OH rules for concealed carry could soon change - Cleveland 19 News Cleveland, OH

OH rules for concealed carry could soon change

With a new bill, concealed handguns could be allowed in places where they are currently banned. (Source: Raycom Media) With a new bill, concealed handguns could be allowed in places where they are currently banned. (Source: Raycom Media)
(WOIO) -

Earlier this week, the Ohio House passed a bill that could allow concealed handguns into places where they are currently banned, receiving mixed reaction.

Currently, concealed carry owners in Ohio can't take their handguns into several places, including day cares, public areas of airport terminals and police stations, some government facilities and college campuses.

“These are law-abiding citizens who have passed all of Ohio's requirements. They have received necessary background checks, education and training. They shouldn't have to avoid those areas,” said Ronald Lemieux, with the Buckeye Firearm Association.

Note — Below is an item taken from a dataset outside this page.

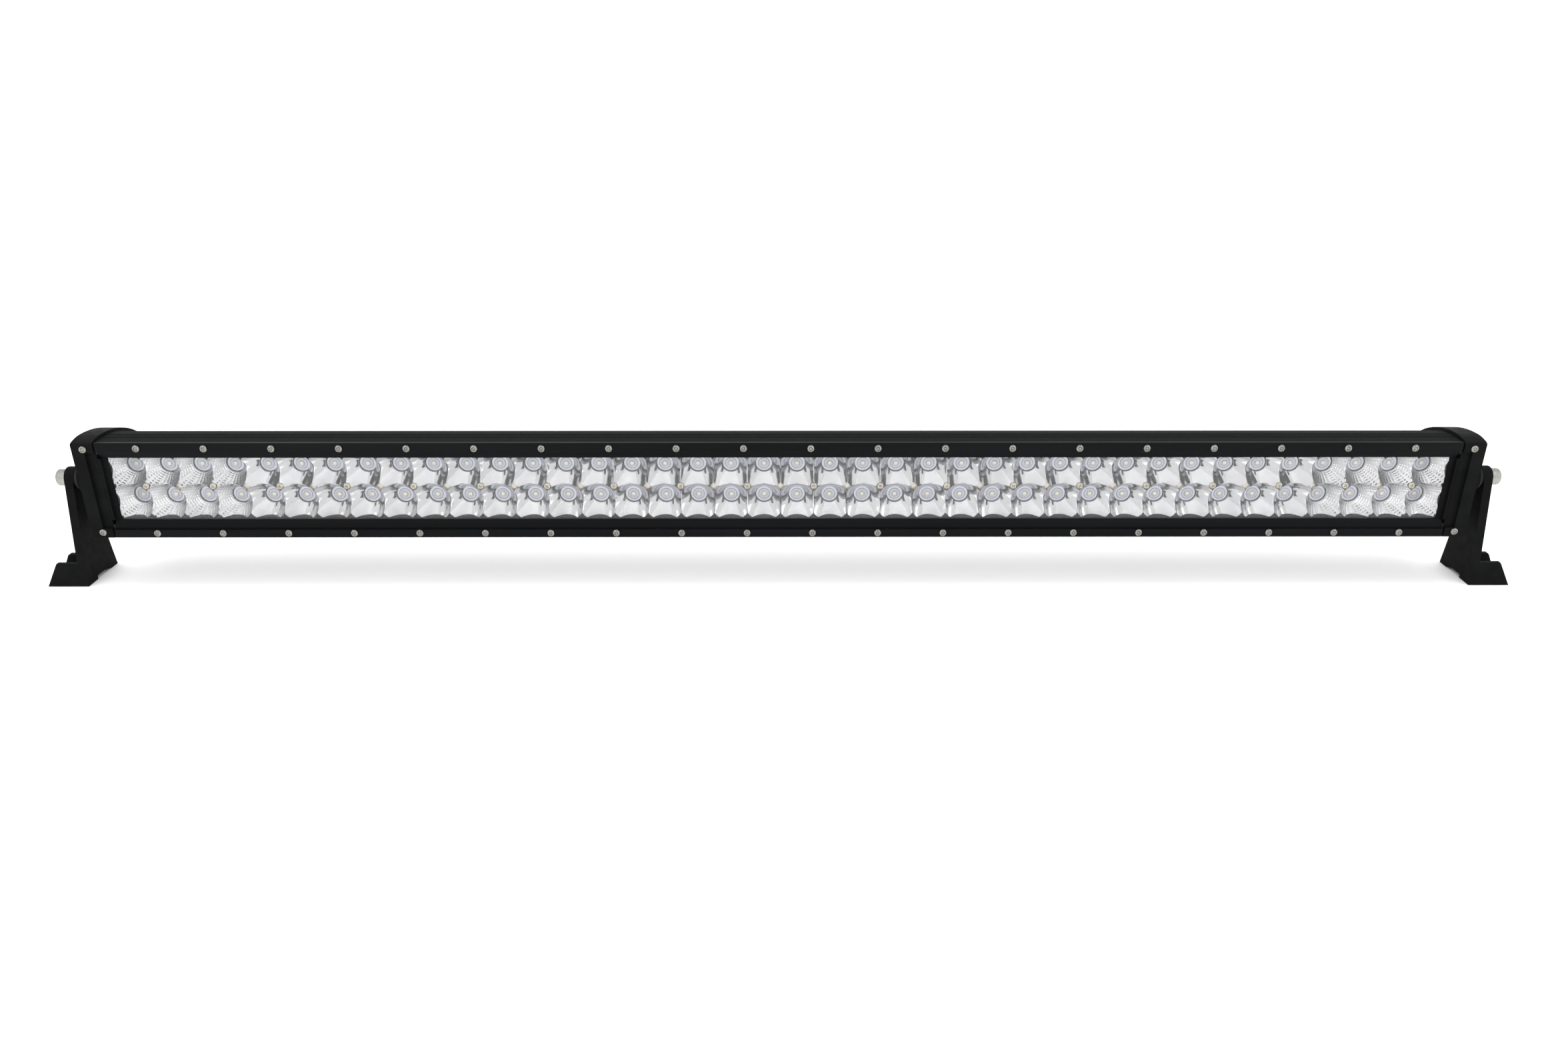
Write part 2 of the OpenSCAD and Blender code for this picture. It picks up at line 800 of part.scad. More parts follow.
housing();
mirror_left() end_cap();  // left_end_cap
end_cap();  // right_end_cap
mirror_left() cap_seal();  // left_cap_gasket
cap_seal();  // right_cap_gasket
top_bezel();
bottom_bezel();
bezel_screw_row(bezel_screw_z, top_row_shift);  // top_bezel_screws
bezel_screw_row(-bezel_screw_z, bottom_row_shift);  // bottom_bezel_screws
mirror_left() cap_front_screws();  // left_cap_front_screws
cap_front_screws();  // right_cap_front_screws
mirror_left() cap_side_screws();  // left_cap_side_screws
cap_side_screws();  // right_cap_side_screws
lens();
lens_gasket();
for (i = [0 : module_count - 1])
    reflector(i);
reflector_screws();
led_board(-optics_length / 2, -board_seam);  // left_led_board
led_board(board_seam, optics_length / 2);  // right_led_board
led_bodies();
led_domes();
driver_board();
gland_body();
gland_nut();
gland_seal();
gland_o_ring();
breather_vent();
mirror_left() bracket();  // left_bracket
bracket();  // right_bracket
mirror_left() pivot_bolt();  // left_pivot_bolt
pivot_bolt();  // right_pivot_bolt
mirror_left() friction_washer();  // left_friction_washer
friction_washer();  // right_friction_washer
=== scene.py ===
"""The look of a straight double-row LED light bar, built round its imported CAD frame.

The frame is in metres: X runs along the bar, -Y is the way the lamp shines, Z is up.
Outlines and radii below are in millimetres, in lamp places (x, depth, z): depth runs back
from the lamp's flat front and z is measured from the middle of the lamp.
"""
import math

import bmesh
import bpy
from mathutils import Matrix, Vector


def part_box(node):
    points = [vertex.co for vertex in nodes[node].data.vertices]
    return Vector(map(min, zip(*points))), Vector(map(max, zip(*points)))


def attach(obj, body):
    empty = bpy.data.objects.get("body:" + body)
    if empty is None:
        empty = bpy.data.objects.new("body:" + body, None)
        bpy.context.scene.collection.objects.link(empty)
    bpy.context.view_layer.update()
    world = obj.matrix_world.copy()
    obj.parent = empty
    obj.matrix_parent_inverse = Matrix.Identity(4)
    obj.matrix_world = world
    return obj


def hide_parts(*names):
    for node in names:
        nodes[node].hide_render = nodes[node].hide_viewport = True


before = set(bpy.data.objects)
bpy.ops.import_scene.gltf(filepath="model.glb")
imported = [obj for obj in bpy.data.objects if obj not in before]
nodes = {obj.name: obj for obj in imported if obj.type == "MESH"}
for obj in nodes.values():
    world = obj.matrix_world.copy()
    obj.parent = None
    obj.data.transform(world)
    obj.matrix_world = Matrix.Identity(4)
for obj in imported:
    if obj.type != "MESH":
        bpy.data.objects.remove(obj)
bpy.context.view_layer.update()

MM = 0.001
MODULES = 20
FLOOD_MODULES = (1, 2, MODULES - 1, MODULES)

# ---- Places taken from the frame --------------------------------------

bezel_low, bezel_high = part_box("top_bezel")
FRONT_Y = bezel_low.y
MID_Z = (bezel_high.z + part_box("bottom_bezel")[0].z) / 2
FACE_HALF = (bezel_high.z - MID_Z) / MM
HOUSING_HALF = bezel_high.x / MM
CAP_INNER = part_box("right_cap_gasket")[1].x / MM
friction_low, friction_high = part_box("right_friction_washer")
PIVOT = (friction_low + friction_high) / 2
PIVOT_DEPTH = (PIVOT.y - FRONT_Y) / MM
PIVOT_RISE = (PIVOT.z - MID_Z) / MM
BOLT_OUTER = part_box("right_pivot_bolt")[1].x / MM
BOARD_FRONT = (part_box("left_led_board")[0].y - FRONT_Y) / MM
CELL = (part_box("reflector_01")[1].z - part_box("reflector_01")[0].z) / MM / 4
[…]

House Bill 48 would change that. It just passed 63 to 25 on Tuesday.

Lemieux, who supports the bill, says it clears up some confusing language for concealed carry holders. 

The legislation would also allow concealed handguns in school safety zones, as long as they're locked in the car.

“This bill would allow parents, or other individuals who have legitimate business at schools, to secure their firearm and their vehicle, and perhaps drop off lunch or medication to their child,” Lemieux explained.

Democratic State Rep Greta Johnson voted against the bill.

“There was no debate allowed on the House floor Tuesday on this particular bill. That's very troubling to me. That allows for the constituents I serve not to be served in that manner,” Johnson said.

Public and private colleges and universities would get to decide whether or not to allow concealed handguns on campus. Johnson says they would not be held liable if something goes wrong. She says places, like colleges and day cares, are too vulnerable to allow concealed carry handguns.

“I understand when people say the only thing that stops a bad guy with a gun is a good guy with a gun. That's why we have such good police officers, such incredible first responders,” she said.

The bill’s author, Republican State Rep Ron Maag, says it maintains provisions in current law that prevent people with mental illnesses and convicted felons from gaining access to a concealed carry permit.

House Bill 48 heads to the Ohio Senate next.

To get a concealed carry permit in Ohio, you must be at least 21 years old and go through at least eight hours of training with a certified weapons instructor. Then once you fill out an application for a permit, you must submit to a background check.